TODAY (SEP 20), the BFI launched the BFI Filmography, the world’s first complete and accurate living record of UK cinema that means everyone – from film fans and industry professionals to researchers and students – can now search and explore British film history, for free.

A treasure trove of new information, the BFI Filmography is an ever-expanding record that draws on credits from over 10,000 films, from the first UK film released in cinemas in 1911 through to present day, and charts the 250,000 cast and crew behind them.

There are 130 genres within the BFI Filmography, the largest of which is Drama with 3,710 films. Additionally, the numbers reveal that when it comes to film, laughter is nearly four times more popular with filmmakers than love, with 2,347 Comedy films versus 625 Romance films.

More films are made about War than any other subject (582 films) and only 146 have Sex as a theme. The most featured character is Queen Victoria who appears in 25 films, followed by Sherlock Holmes (24 films) and James Bond (21 films). UK filmmakers are also more interested in Europe than Great Britain, with 527 films having Europe as a subject, compared with 431 on Great Britain.

The BFI Filmography launches with new and revelatory findings about the gender imbalance in UK films, both in on-screen and off-screen roles. Carried out in partnership with innovation foundation Nesta, the findings show that women are still not accurately represented, and are more often cast in gender stereotypical unnamed roles (such as prostitutes, housekeepers and nurses).

They also tend to have shorter careers and on average make fewer films than male actors. Behind the camera there have been some improvements in the gender balance, with the percentage of crew members who are women rising from 3% in 1913 to 34% in 2017. Conversely, in several departments, such as Photography and Music, women still comprise less than 10% of senior crew members.

Overall, under 1% of crews are majority female and only 7% since 2000. Documentary is the category most made by women post 1990 (31%), but is one of the genres that features women the least (26%).

Whilst the BFI Filmography launches with a detailed look at gender, it is the intention to continue to build on the data, to provide a greater understanding of representation on and off screen. Work towards this began in 2016, with the BFI Black Star research study finding that 59% of films released in the last 10 years did not include a single black actor.

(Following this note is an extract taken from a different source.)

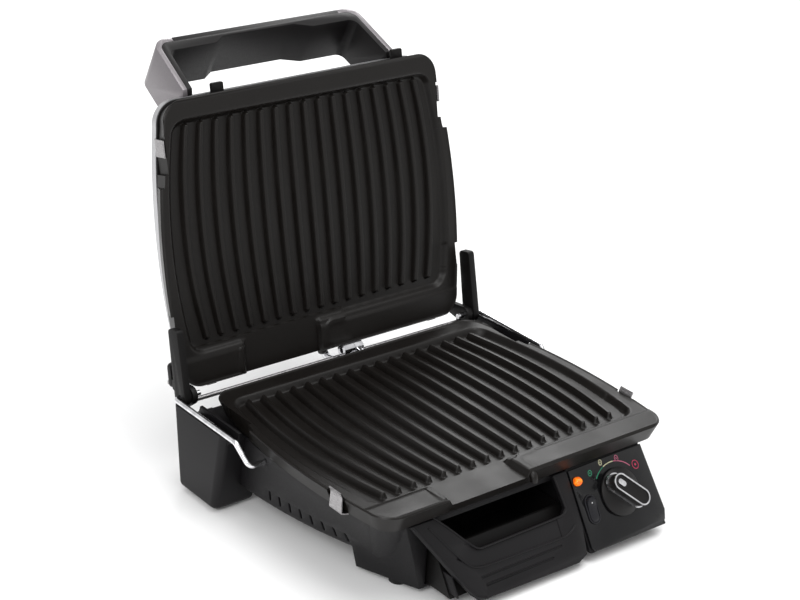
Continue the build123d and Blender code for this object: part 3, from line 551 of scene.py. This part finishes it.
def rib_height(x, y):
    """Height of the nearest rib above the floor: a round-crested bar with round ends."""
    index = round(x / rib_swell(y) / RIB_PITCH)
    index = min(max(index, -(RIB_COUNT // 2)), RIB_COUNT // 2)
    beside = x - index * RIB_PITCH * rib_swell(y)
    distance = hypot(beside, max(abs(y) - RIB_REACH, 0.0))
    height = RIB_HEIGHT * (1 - ease(RIB_CREST, RIB_FOOT, distance))
    if distance < RIB_FOOT - 0.2:
        height -= RIB_CROWN * min(distance / RIB_CREST, 1.0) ** 2
    return height


def recess_depth(x, y):
    """Signed distance out of the sunk cooking field, negative inside it."""
    half = bowed(RECESS_HALF, y, RECESS_FRONT + RECESS_CORNER, RECESS_REAR - RECESS_CORNER)
    across = abs(x) - (half - RECESS_CORNER)
    along = abs(y - (RECESS_FRONT + RECESS_REAR) / 2) - ((RECESS_REAR - RECESS_FRONT) / 2 - RECESS_CORNER)
    outside = hypot(max(across, 0.0), max(along, 0.0))
    return outside + min(max(across, along), 0.0) - RECESS_CORNER


def curb_distance(x, y):
    """Distance to the S-shaped end of the raised border, right of the spout."""
    if y < CURB_BEND[1]:
        return hypot(x - CURB_TIP[0], max(CURB_TIP[1] - y, 0.0))
    if x < CURB_BEND[0]:
        return abs(hypot(x - CURB_BEND[0], y - CURB_BEND[1]) - CURB_RADIUS)
    return abs(y - CURB_BEND[1] - CURB_RADIUS)


def front_flats(x, y, rim):
    """Rise of the flats right and left of the spout, fading out at the rim."""
    right = RIGHT_RISE * ease(-12.0, -4.0, x) * (1 - ease(-115.6, -112.0, y))
    left = LEFT_RISE * (1 - ease(-98.0, -93.0, x)) * (1 - ease(-115.0, -109.0, y))
    return (right + left) * ease(0.2, 2.2, rim)


def spout_share(x, y):
    """1 in the middle of the spout's ramp, 0 outside it."""
    left = ease(SPOUT[0] - 1.0, SPOUT[0] + 4.5, x)
    right = 1 - ease(SPOUT[1] - 4.5, SPOUT[1] + 1.0, x)
    return left * right * (1 - ease(SPOUT_REAR - 4.0, SPOUT_REAR, y))


def plate_height(x, y):
    """Height of the plate's upper face."""
    rim = min(plate_edge(y) - abs(x), y - PLATE_FRONT, PLATE_REAR - y)
    z = LAND_Z + LIP_RISE * (ease(0.0, 1.0, rim) - ease(1.0, 3.2, rim))
    out = recess_depth(x, y)
    z += (FLOOR_Z - LAND_Z) * (1 - ease(*RECESS_SLOPE, out))
    if out < 0:
        z += max(rib_height(x, y), 0.0)
    if y < SPOUT_REAR:
        z += front_flats(x, y, rim)
        ramp = min(FLOOR_Z - RAMP_FALL * (RAMP_START - y), FLOOR_Z)
        z += (ramp - z) * spout_share(x, y)
        if x < CURB_END_X:
            z = max(z, LAND_Z + CURB_RISE - 6.0 * ease(2.2, 5.2, curb_distance(x, y)))
        nose = hypot(x - NOSE_X, max(abs(y - NOSE_Y) - NOSE_LONG, 0.0))
        z = max(z, LAND_Z + CURB_RISE - 8.0 * ease(2.0, 5.4, nose))
    return z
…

Heather Stewart, BFI Creative Director, said “With the creation of the BFI Filmography, with a complete data set from 1911 to the present day, we now know for the first time ever, exactly how many films have been made and released, when and by whom. At a time when the UK film industry is burgeoning, the BFI Filmography is an invaluable resource for anyone with an interest in film, providing evidence that can help inform policy, the future of the industry and its workforce.”